Sea to Sky Fisheries Roundtable member Dave Brown sees the DFO's response as another sign of its close ties with the aquaculture industry.
"The DFO is failing to recognize the importance of wild salmon and is putting the salmon-farming industry's interests ahead of protecting wild salmon," he said. "It's no more blatantly obvious than what we've just seen: the court ruling came out and it was like a PR campaign for the fish farmers, and it was being done by our fisheries minister, Jonathan Wilkinson. It's absolutely a total disappointment."
Since the ruling, Wilkinson has called for the fast-tracking of a study into aquaculture technology that would limit interaction between wild and farmed salmon, including land-based farms, ocean-based closed containment, and open-ocean and off-shore farms. The aim is to nearly double Canada's 2016 aquaculture production of 200,000 tonnes to 382,000 tonnes by 2028.
'I think it's a terrible idea to expand the industry, particularly in British Columbia, because we know salmon farming is a risk for a number of different reasons, not just PRV," said Proboszcz. "I think the farms need to get out of the water. We've had enough study on this issue. We've done studies on closed containment in the past.

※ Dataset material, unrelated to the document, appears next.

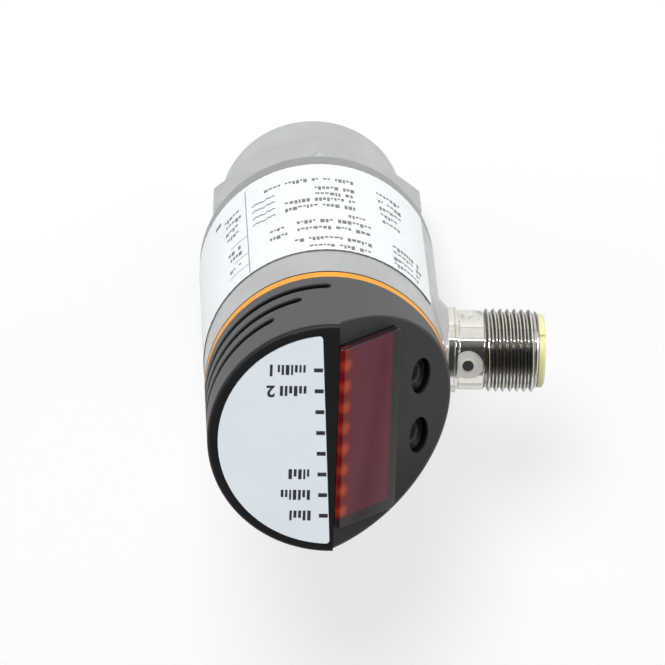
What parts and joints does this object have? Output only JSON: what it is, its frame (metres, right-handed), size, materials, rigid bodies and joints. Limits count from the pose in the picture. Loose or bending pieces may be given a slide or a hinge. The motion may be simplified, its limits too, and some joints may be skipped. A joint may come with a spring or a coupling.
{
  "type": "pressure sensor",
  "caption": "Round stainless pressure sensor with a slanted display head, push buttons, a side plug connector and a female process thread.",
  "frame": {"origin": "centre of the process thread's mouth, on the flat face of the round collar", "axes": "+Z along the body from the process thread to the display head; the plug connector points along -X; the white scale plate is on the +X half of the head"},
  "size_m": [0.0481, 0.0346, 0.0831],
  "materials": {
    "connection_steel": "satin turned stainless steel",
    "screw_steel": "machined stainless steel",
    "cell_ceramic": "dense pale ceramic, ground faces",
    "seal_rubber": "smooth black elastomer",
    "ring_steel": "turned stainless steel",
    "board_green": "green circuit board",
    "lead_amber": "amber flexible lead",
    "spring_steel": "stamped spring steel",
    "sleeve_steel": "satin turned stainless steel",
    "label_film": "white printed film",
    "ring_orange": "orange moulded plastic",
    "shell_nickel": "bright nickel-plated brass",
    "insert_cream": "pale yellow moulded insert",
    "contact_gold": "gold-plated contact",
    "carrier_grey": "moulded grey carrier",
    "cap_black": "fine-textured black moulding",
    "plate_white": "pale printed plate",
    "pane_red": "dark red window pane",
    "lamp_red": "red lamp",
    "guide_clear": "red-tinted light guide",
    "module_grey": "dark display module",
    "switch_grey": "moulded push switch",
    "button_rubber": "black elastomer button"
  },
  "bodies": {
    "connection": {"process_connection": "connection_steel", "restrictor_screw": "screw_steel", "measuring_cell": "cell_ceramic", "cell_seal": "seal_rubber", "cell_clamp_ring": "ring_steel", "cell_board": "board_green", "cell_lead": "lead_amber", "swivel_seal": "seal_rubber", "retaining_ring": "spring_steel"},
    "housing": {"housing_sleeve": "sleeve_steel", "stop_pin": "spring_steel", "wrap_label": "label_film", "accent_ring": "ring_orange", "connector_shell": "shell_nickel", "connector_seal": "seal_rubber", "connector_nut": "shell_nickel", "contact_carrier": "insert_cream", "contact_pins": "contact_gold", "connector_board": "board_green", "main_board": "board_green", "board_carrier": "carrier_grey", "board_link": "lead_amber", "display_cap": "cap_black", "cap_seal": "seal_rubber", "scale_plate": "plate_white", "window_pane": "pane_red", "display_board": "board_green", "status_lights": "lamp_red", "light_guide": "guide_clear", "display_module": "module_grey", "mode_switch": "switch_grey", "set_switch": "switch_grey"},
    "mode_key": {"mode_button": "button_rubber"},
    "set_key": {"set_button": "button_rubber"}
  },
  "joints": [
    {"name": "housing_swivel", "type": "hinge", "parent": "connection", "child": "housing", "pos_m": [0, 0, 0.0261], "axis": [0, 0, 1], "range_deg": [-172.5, 172.5]},
    {"name": "mode_press", "type": "slide", "parent": "housing", "child": "mode_key", "axis": [0.6756, 0, -0.7373], "range_m": [0, 0.0005], "stiffness_N_per_m": 1500, "springref_m": -0.0001},
    {"name": "set_press", "type": "slide", "parent": "housing", "child": "set_key", "axis": [0.6756, 0, -0.7373], "range_m": [0, 0.0005], "stiffness_N_per_m": 1500, "springref_m": -0.0001}
  ]
}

I personally believe it's another delay mechanism."
For her part, Sea to Sky MP Pamela Goldsmith-Jones said she supports an expansion of the aquaculture industry—as well as PRV testing—as long as the transition is made to closed-containment or land-based farms.
"The recent ruling leaves room for bolder action by the federal government," she said. "I would hope that we will be more rigorous and will continue to build on collaboration with the provincial government and we put all our efforts into studying how to transition to closed-containment."